このようなわけで、もともとカメラに内蔵されている露出計は、写真のクオリティにあまり関係ありません。信頼できる機材を使用して、それを熟知することが大切です。Profoto A1 の大きな操作ダイヤルは、使い勝手が非常に良く、ストロボの光量を微調整するのも簡単です。このため、撮ったばかりの写真をレビューして、反射とシャドーの絶妙なバランスをとりながら、瞬時に設定を行うこともできるのです。

ヒント 3: 環境を知る

本来なら腕時計は美しい被写体です。とくにコントラストが効いたイメージは見事です。洗練されたポリッシュ仕上げのケースや繊細なパーツは、それらの特徴が際立つような美しいライティングが必要ですが、やりすぎは禁物です。撮影の際に重要なのは、腕時計のケースに写り込みそうなものを極力下げること、部屋やロケーションのディテールに気をつけること、そして、自由自在に光を操ることです。窓、鏡、天井の照明などは、とくに注意が必要です。最悪の場合、あらゆるものが写り込み、何時間ものレタッチ作業を要します。繊細な彫りや塗装が施された文字板や、ムーブメントに組み込まれた細かなパーツへの写り込みをすべて取り除くのは非常に根気のいる作業で、決して楽しい仕事ではないでしょう。

ヒント 4: 自由自在に光を操る

高級腕時計への反射率や反射色は、その精巧な作り、高品質な塗料や表面加工処理などから、100万通り以上と言えます。
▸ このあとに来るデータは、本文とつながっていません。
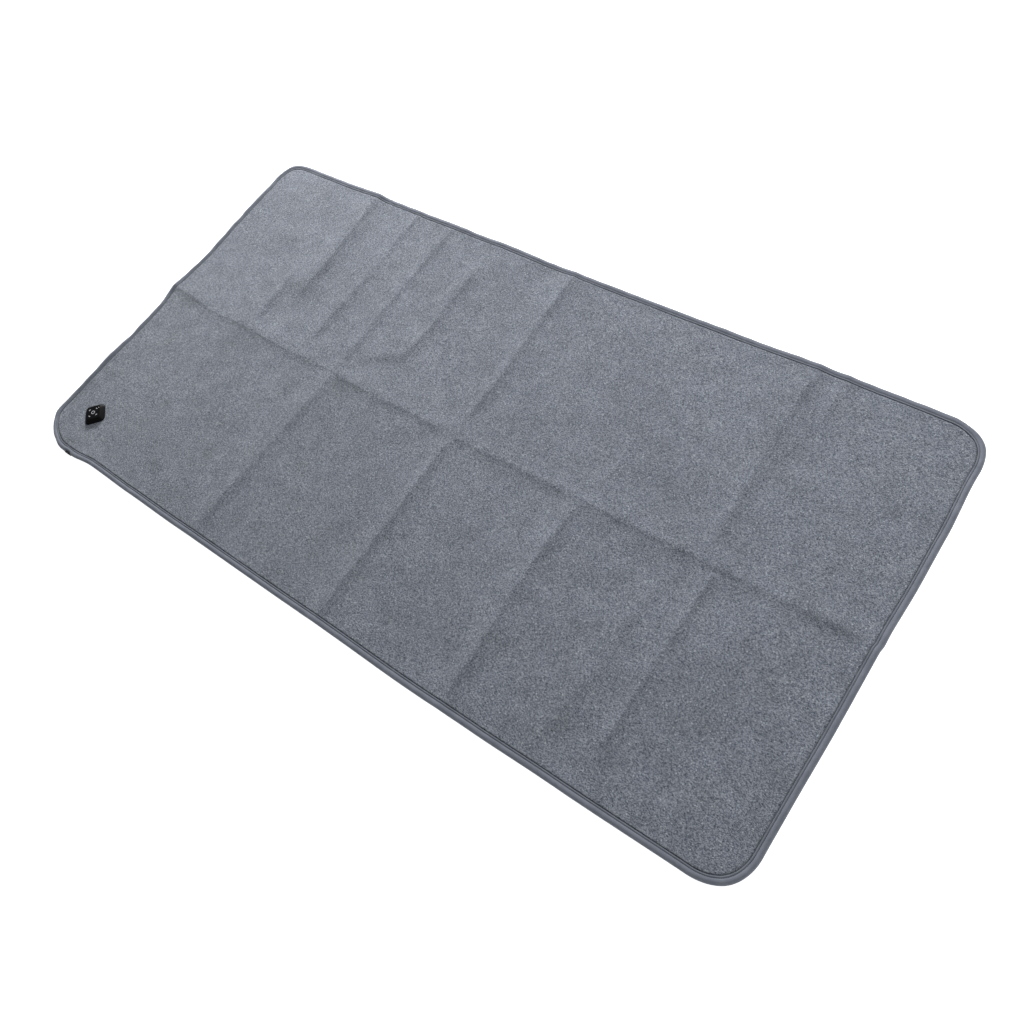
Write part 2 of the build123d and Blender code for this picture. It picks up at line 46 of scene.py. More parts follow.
# ---- Sizes that the CAD frame gives ----
rim_low, rim_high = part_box("edge_binding_near")
case_low, case_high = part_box("controller_base")
nose_low, nose_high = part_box("inlet_housing")
half_length = rim_high.x
half_width = -rim_low.y
felt_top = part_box("felt_face_near")[1].z
case_x = (case_low.x + case_high.x) / 2
case_y = (case_low.y + case_high.y) / 2
inlet_x = (nose_low.x + nose_high.x) / 2

# ---- Sizes of the soft pieces ----
CORNER = 85 * MM
FIELD_INSET = 40 * MM           # the even field starts this far inside the edge
TAPE_WIDTH = 14 * MM
SEAM_INSET = 11 * MM
NOTCH_WIDTH = 18.6 * MM
NOTCH_DEPTH = 3.2 * MM
BACKING_TOP = 1.6 * MM
PRESS_DOWN = 1.2 * MM           # how much of a rise the wadding takes up before the underside lifts
HARDWARE = ("temperature_sensor_near", "temperature_sensor_far", "sensor_leads_near", "sensor_lead_far",
            "thermal_cutout_near", "thermal_cutout_far", "output_leads", "power_leads", "output_crimps",
            "clamp_plate", "clamp_screws")
HARDWARE_HOLD = 7 * MM          # the underside stays down this far round the hardware in it
HARDWARE_EASE = 0.03            # and lifts again over this distance past that
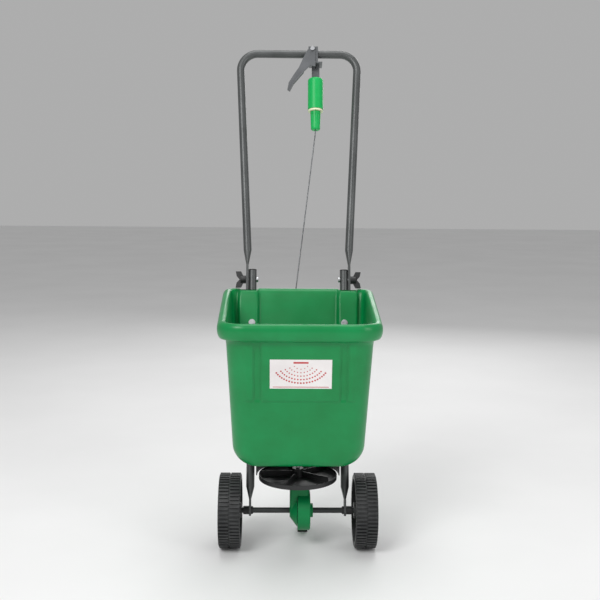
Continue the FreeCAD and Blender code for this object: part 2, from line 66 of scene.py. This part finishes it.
# The dial's line, beside the middle of the frame, with its cable and spring
DIAL_X = 0.0388
DIAL_OFF = 0.005
CABLE_RADIUS = 1.25 * MM
SPRING_TURNS = 9
SPRING_START_S = 0.9192
SPRING_LENGTH = 0.0355
SPRING_COIL_RADIUS = 0.0077
SPRING_WIRE_RADIUS = 0.9 * MM
POINTS_PER_TURN = 12

# The hopper's walls, in the CAD's millimetres
ORIGIN_Y = -81.0
BASE_Z = 201.0
TOP_FRONT_Z = 512.0
TOP_RISE = 34.0
WALL = 3.0
BASE_HALF_WIDTH = 135.4
SIDE_SLOPE = 0.05
FRONT_BASE_Y = -88.0
FRONT_SLOPE = 0.1769
REAR_SLOPE = 0.3
REAR_START_Y = 5.22
AXLE_Z = 80.0
FRONT_CORNER_R = 38.0
LEAST_FRONT_CORNER_R = 6.0
REAR_CORNER_R = 17.0
LEAST_REAR_CORNER_R = 4.0
CORNER_SHRINK = 0.6
FOOT_R = 42.0
FOOT_PINCH_Y = 15.0

# Its raised front panels, the two grooves between them, and the tube channels
PANEL_FOOT_Z = 348.0
PANEL_END = (PANEL_FOOT_Z - BASE_Z) / (TOP_FRONT_Z - BASE_Z)
PANEL_RAISE = 2.6
PANEL_MIDDLE_X = 2.0
GROOVE_X = 87.0
GROOVE_SINK = 1.9
GROOVE_FLAT_HALF = 6.5
GROOVE_HALF = 9.0
CHANNEL_X = 111.0
CHANNEL_DEPTH = 15.6
CHANNEL_FLAT_HALF = 17.5
CHANNEL_HALF = 21.5

# The rolled rim as (mm out from the wall, mm above its top), outside to inside
RIM_PROFILE = [
    (0.5, -39), (3, -37.5), (10, -36), (13, -35), (15.2, -31), (16.6, -25),
    (16.8, -18), (16.0, -11.5), (13.6, -5.5), (10.0, -1.8), (6.0, -0.2),
    (2.5, -0.6), (-0.4, -3.2), (-1.9, -8), (-2.7, -15), (-3, -24),
]

# How finely the hopper is drawn
SIDE_STEPS = 28
FRONT_STEPS = 84
REAR_STEPS = 112
CORNER_STEPS = 9
FOOT_STEPS = 8

# The print on the label, in metres
PRINT_LIFT = 0.00035
PRINT_THICK = 0.0002
DOT_SIDES = 14
FAN_ROWS = 5
FAN_HALF_ANGLE = 62
FAN_WIDEN = 1.35
FAN_TOP = 0.022

# The floor, and where the camera stands and how it is turned
FLOOR_REACH = 12.0
WORLD_STRENGTH = 0.42
CAMERA_PLACE = (-0.038, -2.081, 0.806)
CAMERA_LENS = 57.5
PITCH = math.radians(82.42)
YAW = math.radians(-1.13)
ROLL = math.radians(0.5)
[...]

しかし、パワフルなストロボがあれば、思い通りにカメラを設定できます。つまり、低いISO感度、速いシャッタースピード、小さい絞り値で撮影できるのです。とはいえ、きちんと撮影しようとしたら、この設定にする必要があるでしょう。ISO感度が低いと、ダイナミックレンジが広くなり、あとからシャドーとハイライトを調整できます。高解像度カメラを使用する場合、シャッタースピードを速くすることが必須条件となります。たとえば、ニコン D810の場合、シャッタースピードが1/125秒以下だと、シャープさに欠けます。マクロショットやディテールショットの場合、開放値やそれに近い値で撮影すると、レンズの特性で被写界深度が浅くなります。このような撮影では三脚が必要ですが、パワフルなストロボを使用するほうがより賢明です。

ウォッチフォトグラファーの私にとって、これまでに受けたアドバイスの中でもっとも大切なのは、ストロボを使用することです。それは撮影のやり方を変えただけではなく、イメージの仕上がりも見違えるようになりました。ソフトボックスの光や、グレーの壁を使ったバウンス光は、パワフルでソフトな光を作ります。腕時計にはソフトライトが似合います。ハードライトは、ファセット加工やポリッシュ加工などが施されたケースやガラス表面に反射しやすく、残念な結果に終わります。一方で、ソフトライトは、腕時計を印象的に見せることができるのです。

ヒント 5: オンカメラ・フラッシュを使う

これまでにご紹介したヒントに確信が持てないあなたに、最後のヒントを送ります。オンカメラ・フラッシュを使用する方法です。オンカメラ・フラッシュは、その優れた携帯性が特徴です。腕時計のサイズは小さく、アングルによって最終的なイメージに大きな差が生まれます。すなわち、それぞれの腕時計に適したアングルを探すために、カメラポジションを変える必要があります。スタジオ撮影のようにカメラを三脚に装着してフル装備で臨むのもいいですが、パワフルでスマートなオンカメラ・フラッシュがあれば、手持ちでも快適に撮影できます。

ボーナスヒント!

腕時計についた指紋はマイクロファイバークロスで拭き取り、きれいな状態で撮影しましょう。一般的に、腕時計の針を10時8分前後に合わせると文字板が美しく見えます。

この腕時計撮影のヒントをお楽しみいただけたでしょうか。実験的に数多く撮影をこなすことで、最高の一枚を撮ることができます。しかし、前述の条件や特性を覚えれば、効率的にセットアップでき、撮影そのものに専念できるでしょう。最適なライティング、構図、フォーカスを探してください。